Secretary Matthew Gorkward, secretary for administration and finance, joined legislative chairs and outside economists at a midyear economic roundtable to lay out the risks facing Massachusetts' budget for fiscal year 2026 and beyond. Officials and panelists cited a combination of a newly enacted federal tax law (referred to at the hearing as OB3), elevated tariff policy, and a slowdown in immigration as the principal drivers of downside revenue risk and growing stress on health-care and research institutions the state relies on.
Commissioner Snyder of the Department of Revenue told the panel that "revenue collections for FY25 totaled approximately $43,700,000,000," and said FY25 collections were 5% above the benchmark overall but noted corporate and sales tax categories came in below benchmark. The commissioner said the administration projects that "OB3 will reduce state tax collections by more than $650,000,000 in FY '26," and that most of the impact is concentrated in a handful of provisions that the Commonwealth currently conforms to.
The warning from DOR came alongside forecasts from Moody's and S&P Global that trade policy and restrictive immigration enforcement are likely to slow growth, lift inflation pass-through to consumer prices, and reduce labor supply. Emily Mandel of Moody's said tariff policy has injected "a huge amount of uncertainty" into the economy and that firms are beginning to pass higher import costs into consumer prices, with Moody's projecting core inflation to rise and weigh on demand.
Panelists said the combination of slower corporate estimated payments (a leading indicator for corporate tax receipts), weak sales tax months, and volatility in nonwithheld income creates real near-term uncertainty for state revenues. Commissioner Snyder explained that withholding and sales receipts are viewed as more current indicators, while nonwithheld income is "much more backward looking" and therefore more volatile.
Economists at the roundtable also emphasized non-tax channels that will press the state's fiscal position. Michael Goodman of UMass Dartmouth and Michael Lynch of S&P cited reductions in competitive federal research grants (NIH and NSF) and potential MassHealth changes as threats to both jobs and hospital finances. Goodman noted Massachusetts' heavy reliance on international students and high-skilled immigration "for its innovation ecosystem," and warned that recent federal immigration policy trends and F-1 visa restrictions are reducing the labor pipeline for higher education and technology sectors.

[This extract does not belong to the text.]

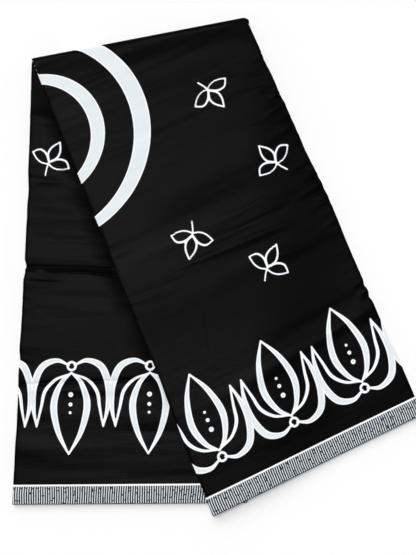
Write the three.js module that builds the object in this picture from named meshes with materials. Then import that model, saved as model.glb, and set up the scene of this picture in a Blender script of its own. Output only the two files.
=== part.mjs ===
// A length of wax print cotton, fan-folded into a long strip that is turned over on itself at a slant.
// Millimetres. It lies on z = 0. +X is right, +Y runs up the legs to the turn, +Z is up.
import * as THREE from "three";

// Driving sizes
const stripWidth = 282.5;
const legThickness = 6.3;
const wallThickness = 1.0;
const seamGap = 0.3;
// The turn's line rises to the right, and each leg leans away from the square of it.
const turnSlope = THREE.MathUtils.degToRad(10.9);
const legLean = THREE.MathUtils.degToRad(11.4);
// The left end of the turn's line, with the middle of the whole at the origin
const turnLeftEnd = new THREE.Vector2(-244.2, 264.3);
// The side folds of the cotton round over by this much, within this much of the edge.
const edgeDrop = 0.7;
const edgeReach = 6;
// Grooves between the bundles of hidden panels are this deep.
const grooveDepth = 1.6;
// Rows down a leg are no further apart than this.
const mostSpacing = 24;
// Beside the under leg, the over leg stays level for a little way and then comes down to the surface.
const drapeStart = 10;
const drapeReach = 52;
const turnSteps = 8;

// Each leg's cut end, as a distance from the turn's left end down its left and its right side
const underEnd = { left: 569, right: 564.5 };
const overEnd = { left: 628.5, right: 615 };

// The largest folds across each leg, measured down its two sides. A positive rise is a ridge.
const underFolds = [
  { left: 165, right: 186, reach: 12, rise: -0.7 },
  { left: 278, right: 282, reach: 6, rise: -1.5 },
  { left: 293, right: 300, reach: 8, rise: -0.9 },
  { left: 425, right: 412, reach: 7, rise: -1.2 },
  { left: 443, right: 436, reach: 10, rise: -0.6 },
];
const overFolds = [
  { left: 267, right: 246, reach: 21, rise: -1.4 },
  { left: 300, right: 292, reach: 11, rise: 0.8 },
  { left: 318, right: 312, reach: 7, rise: -0.7 },
  { left: 332, right: 334, reach: 7, rise: 0.6 },
  { left: 374, right: 386, reach: 30, rise: -1.2 },
  { left: 510, right: 474, reach: 14, rise: 0.8 },
];

// How far each bundle of hidden panels stands out at the strip's sides and at its cut end
const underBundles = [
  { left: 3.0, right: 1.2, end: -2.6 },
  { left: 0.8, right: 2.4, end: -1.4 },
  { left: 1.6, right: 0.4, end: -0.8 },
  { left: 0.2, right: 1.0, end: -0.3 },
];
const overBundles = [
  { left: 1.4, right: 0.6, end: 0.8 },
  { left: 2.2, right: 1.6, end: 0.2 },
  { left: 0.6, right: 0.2, end: 0.5 },
  { left: 1.0, right: 1.0, end: -0.2 },
];

const layersThickness = legThickness - wallThickness - seamGap;
const overBase = legThickness + seamGap;
const turnRadius = (overBase + legThickness) / 2;
const alongTurn = new THREE.Vector2(Math.cos(turnSlope), Math.sin(turnSlope));
const pastTurn = new THREE.Vector2(-alongTurn.y, alongTurn.x);

const underLeg = {
  lean: -1,
  base: 0,
  end: underEnd,
  folds: underFolds,
  bundles: underBundles,
  acrossCells: 6,
};
const overLeg = {
  lean: 1,
  base: overBase,
  end: overEnd,
  folds: overFolds,
  bundles: overBundles,
  acrossCells: 14,
};

const mix = THREE.MathUtils.lerp;
const smooth = (value) => THREE.MathUtils.smoothstep(value, 0, 1);

// A place in the turn's own plan, along its line and past it, as a place on the surface
function fromTurn(along, past) {
  return turnLeftEnd.clone().addScaledVector(alongTurn, along).addScaledVector(pastTurn, past);
}

// A place on a leg: across it from its left side, and down it from the turn's left end
function onLeg(leg, across, down) {
  const along = across * Math.cos(legLean) + leg.lean * down * Math.sin(legLean);
  const past = leg.lean * across * Math.sin(legLean) - down * Math.cos(legLean);
  return fromTurn(along, past);
}

// How far down the leg the turn's roll begins
function rollStart(leg, across) {
  return leg.lean * across * Math.tan(legLean) + turnRadius / Math.cos(legLean);
}

function endOf(leg, across) {
  return mix(leg.end.left, leg.end.right, across / stripWidth);
}

// How far a place lies outside the under leg's own outline
function outsideUnderLeg(place) {
  const from = place.clone().sub(turnLeftEnd);
  const along = from.dot(alongTurn);
  const past = from.dot(pastTurn);
  const across = along * Math.cos(legLean) - past * Math.sin(legLean);
  const down = -along * Math.sin(legLean) - past * Math.cos(legLean);
  const beside = Math.max(0, across - stripWidth);
  const beyond = Math.max(0, down - endOf(underLeg, across));
  return Math.hypot(beside, beyond);
}

// What a leg's underside rests on: the surface, or the under leg and the slope beside it
function restHeight(leg, place) {
  if (leg === underLeg) {
    return 0;
  }
  return leg.base * (1 - smooth((outsideUnderLeg(place) - drapeStart) / drapeReach));
}

// How far the strip's outer side rounds over, near its side folds
function edgeSink(across) {
  const edge = Math.min(across, stripWidth - across) / edgeReach;
  return edgeDrop * (1 - smooth(edge)) ** 2;
}

// How far the top of a leg lies below its full thickness, at its edges and folds
function sinkAt(leg, across, down) {
  let sink = edgeSink(across);
  for (const fold of leg.folds) {
    const middle = mix(fold.left, fold.right, across / stripWidth);
    const near = Math.abs(down - middle) / fold.reach;
    sink -= fold.rise * (1 - smooth(near));
  }
  return sink;
}

// Places across a leg: its rounded edges first, then even steps between them
function acrossStops(cells) {
  const stops = [0, edgeReach];
  for (let step = 1; step < cells - 1; step += 1) {
    stops.push(mix(edgeReach, stripWidth - edgeReach, step / (cells - 1)));
  }
  stops.push(stripWidth - edgeReach, stripWidth);
  return stops;
}

// Rows down a leg: the turn, three for each fold, the cut end, and even steps between those
function rowsOf(leg) {
  const fixed = [{ left: rollStart(leg, 0), right: rollStart(leg, stripWidth) }];
  for (const fold of leg.folds) {
    for (const side of [-1, 0, 1]) {
      fixed.push({ left: fold.left + side * fold.reach, right: fold.right + side * fold.reach });
    }
  }
  fixed.push(leg.end);
  const rows = [];
  for (let each = 0; each < fixed.length - 1; each += 1) {
    const here = fixed[each];
    const next = fixed[each + 1];
    const longest = Math.max(next.left - here.left, next.right - here.right);
    const steps = Math.ceil(longest / mostSpacing);
    for (let step = 0; step < steps; step += 1) {
      const part = step / steps;
      rows.push({ left: mix(here.left, next.left, part), right: mix(here.right, next.right, part) });
    }
  }
  rows.push(leg.end);
  return rows;
}

// One closed solid from a block of cells, of which only the outer skin is made.
// pointAt gives the place of a corner from its steps across, along and up.
function blockSolid(acrossCells, alongCells, upCells, pointAt) {
  const places = [];
  const faces = [];
  const known = new Map();
  const corner = (across, along, up) => {
    const key = `${across}/${along}/${up}`;
    if (!known.has(key)) {
      known.set(key, known.size);
      places.push(...pointAt(across, along, up).toArray());
    }
    return known.get(key);
  };
  const square = (a, b, c, d) => faces.push(a, b, c, a, c, d);
  for (let i = 0; i < acrossCells; i += 1) {
    for (let j = 0; j < alongCells; j += 1) {
      const top = (x, y) => corner(i + x, j + y, upCells);
      const under = (x, y) => corner(i + x, j + y, 0);
      square(top(0, 0), top(0, 1), top(1, 1), top(1, 0));
      square(under(0, 0), under(1, 0), under(1, 1), under(0, 1));
    }
  }
  for (let k = 0; k < upCells; k += 1) {
    for (let j = 0; j < alongCells; j += 1) {
      const left = (y, z) => corner(0, j + y, k + z);
      const right = (y, z) => corner(acrossCells, j + y, k + z);
      square(left(0, 0), left(1, 0), left(1, 1), left(0, 1));
      square(right(0, 0), right(0, 1), right(1, 1), right(1, 0));
    }
    for (let i = 0; i < acrossCells; i += 1) {
      const first = (x, z) => corner(i + x, 0, k + z);
      const last = (x, z) => corner(i + x, alongCells, k + z);
      square(first(0, 0), first(0, 1), first(1, 1), first(1, 0));
      square(last(0, 0), last(1, 0), last(1, 1), last(0, 1));
    }
  }
  const geometry = new THREE.BufferGeometry();
  geometry.setAttribute("position", new THREE.Float32BufferAttribute(places, 3));
  geometry.setIndex(faces);
  geometry.computeVertexNormals();
  return geometry;
}

// How far out the side of the stack stands at a step up: out at each bundle, in at the groove below it
function standOut(bundles, side, up) {
  if (up % 2 === 0) {
    const below = bundles[Math.max(0, up / 2 - 1)][side];
    const above = bundles[Math.min(bundles.length - 1, up / 2)][side];
    return Math.min(below, above) - grooveDepth;
  }
  return bundles[(up - 1) / 2][side];
}

// Across a leg, with the layered sides let out or in
function layeredAcross(leg, stops, i, up) {
  if (i === 0) {
    return -standOut(leg.bundles, "left", up);
  }
  if (i === stops.length - 1) {
    return stripWidth + standOut(leg.bundles, "right", up);
  }
  return stops[i];
}

// The hidden panels of a leg, as one solid
function legLayers(leg) {
  const stops = acrossStops(leg.acrossCells);
  const rows = rowsOf(leg);
  const upCells = leg.bundles.length * 2;
  return blockSolid(stops.length - 1, rows.length - 1, upCells, (i, j, up) => {
    const across = layeredAcross(leg, stops, i, up);
    let down = mix(rows[j].left, rows[j].right, stops[i] / stripWidth);
    if (j === 0) {
      down = rollStart(leg, across) + seamGap;
    }
    if (j === rows.length - 1) {
      down += standOut(leg.bundles, "end", up);
    }
    const place = onLeg(leg, across, down);
    const base = restHeight(leg, place);
    const top = layersThickness - sinkAt(leg, stops[i], down);
    return new THREE.Vector3(place.x, place.y, base + (top * up) / upCells);
  });
}

// The panel that shows on the under leg
function innerPanel() {
  const stops = acrossStops(underLeg.acrossCells);
  const rows = rowsOf(underLeg);
  return blockSolid(stops.length - 1, rows.length - 1, 1, (i, j, up) => {
    const down = mix(rows[j].left, rows[j].right, stops[i] / stripWidth) + (j === 0 ? seamGap : 0);
    const place = onLeg(underLeg, stops[i], down);
    const top = legThickness - sinkAt(underLeg, stops[i], down);
    return new THREE.Vector3(place.x, place.y, top - (1 - up) * wallThickness);
  });
}

// A place in the turn: across the strip, round the roll from the surface, and out from the roll's middle
function onTurn(across, round, radius) {
  const slide = turnRadius * Math.tan(legLean) * ((2 * round) / Math.PI - 1);
  const along = across / Math.cos(legLean) + slide;
  const past = -turnRadius + radius * Math.sin(round);
  const place = fromTurn(along, past);
  return new THREE.Vector3(place.x, place.y, turnRadius - radius * Math.cos(round));
}

// The edge's roundness, let in gradually from the under side of the turn
function turnSink(across, round) {
  return edgeSink(across) * smooth(round / Math.PI);
}

// The panel that shows on the over leg: it comes up round the turn and runs down the leg
function outerPanel() {
  const stops = acrossStops(overLeg.acrossCells);
  const rows = rowsOf(overLeg);
  const alongCells = turnSteps + rows.length - 1;
  return blockSolid(stops.length - 1, alongCells, 1, (i, j, up) => {
    if (j < turnSteps) {
      const round = (Math.PI * j) / turnSteps;
      const radius = turnRadius - (1 - up) * wallThickness - turnSink(stops[i], round);
      return onTurn(stops[i], round, radius);
    }
    const row = rows[j - turnSteps];
    const down = mix(row.left, row.right, stops[i] / stripWidth);
    const place = onLeg(overLeg, stops[i], down);
    const top = restHeight(overLeg, place) + legThickness - sinkAt(overLeg, stops[i], down);
    return new THREE.Vector3(place.x, place.y, top - (1 - up) * wallThickness);
  });
}

// Across the turn, where the under leg's lowest bundle becomes the over leg's highest one
function turnAcross(stops, i, up, upCells, part) {
  const under = layeredAcross(underLeg, stops, i, upCells - up);
  const over = layeredAcross(overLeg, stops, i, up);
  return mix(under, over, part);
}

// The hidden panels inside the turn, as one solid between the two legs' layers
function turnLayers() {
  const stops = acrossStops(overLeg.acrossCells);
  const upCells = overBundles.length * 2;
  const innermost = seamGap;
  const outermost = turnRadius - wallThickness - seamGap;
  return blockSolid(stops.length - 1, turnSteps, upCells, (i, j, up) => {
    const round = (Math.PI * j) / turnSteps;
    const across = turnAcross(stops, i, up, upCells, j / turnSteps);
    const reach = outermost - turnSink(stops[i], round);
    return onTurn(across, round, mix(innermost, reach, up / upCells));
  });
}

// The printed side of the cotton is glazed, and the hidden panels show only their duller folds.
const glazedCotton = { color: "#18191a", roughness: 0.5, metalness: 0 };
const foldedCotton = { color: "#1c1d21", roughness: 0.7, metalness: 0 };

function piece(name, geometry, finish) {
  const mesh = new THREE.Mesh(geometry, new THREE.MeshStandardMaterial(finish));
  mesh.name = name;
  return mesh;
}

const foldedLength = new THREE.Group();
foldedLength.add(
  piece("under_leg_layers", legLayers(underLeg), foldedCotton),
  piece("inner_panel", innerPanel(), glazedCotton),
  piece("turn_layers", turnLayers(), foldedCotton),
  piece("over_leg_layers", legLayers(overLeg), foldedCotton),
  piece("outer_panel", outerPanel(), glazedCotton),
);

export default foldedLength;
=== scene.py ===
import math
import bpy
import numpy as np
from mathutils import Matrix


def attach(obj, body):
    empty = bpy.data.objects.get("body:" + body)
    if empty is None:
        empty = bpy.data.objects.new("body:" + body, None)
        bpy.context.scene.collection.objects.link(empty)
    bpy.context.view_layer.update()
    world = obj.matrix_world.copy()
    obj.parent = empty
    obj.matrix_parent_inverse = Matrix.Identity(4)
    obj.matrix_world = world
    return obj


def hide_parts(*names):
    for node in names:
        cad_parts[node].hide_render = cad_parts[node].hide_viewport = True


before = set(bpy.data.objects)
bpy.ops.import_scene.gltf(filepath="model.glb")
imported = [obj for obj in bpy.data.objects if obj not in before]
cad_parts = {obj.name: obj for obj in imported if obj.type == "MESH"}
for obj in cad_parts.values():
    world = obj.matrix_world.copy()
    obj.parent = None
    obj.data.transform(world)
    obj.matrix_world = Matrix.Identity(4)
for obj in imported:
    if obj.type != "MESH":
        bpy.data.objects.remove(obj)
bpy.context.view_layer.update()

# A length of black and white wax print cotton, fan-folded into a strip and turned over at a slant.
# Lengths are in millimetres until a mesh, light or camera is made, and angles are in degrees.
metre = 0.001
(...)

Doug Haugate of the Massachusetts Taxpayers Foundation urged state leaders to act on the items they can control now, including prompt closeout of FY25 accounts, careful review of outstanding vetoes and one-time spending, and consideration of midyear spending controls (9C reviews) to preserve resources for FY26 and FY27. Haugate and other witnesses recommended using the upcoming September and October revenue reports as key data points before making larger revenue adjustments.
Officials repeatedly signaled there is no single fix: the DOR commissioner and panelists discussed policy options including decoupling from specific federal tax provisions, smoothing front-loaded effects of federal changes, and administrative adjustments to passthrough entity treatments, but emphasized that each choice has trade-offs and legal/timing constraints. Secretary Gorkward said the roundtable was convened "so that we have a full picture of what to expect" and to inform decisions as the budget process for FY27 begins in the months ahead.
The panel identified several near-term milestones for state fiscal planning: September tax collections (the first significant month for FY26), the administration's October 15 9C revenue and spending review, the closeout supplemental for FY25, and deliberations over FY27 budget proposals. Officials said these data and actions will drive whether the Commonwealth needs midyear cuts, revenue changes, or use of one-time reserves.
Ending: The chairs and the administration said they will continue reviewing incoming revenue data and follow up with the Department of Revenue analysis and the fiscal offices to refine options. Panelists warned that even if a broad recession does not materialize, a period of slow growth, higher costs and reduced federal support could force difficult budget choices in FY26 and beyond.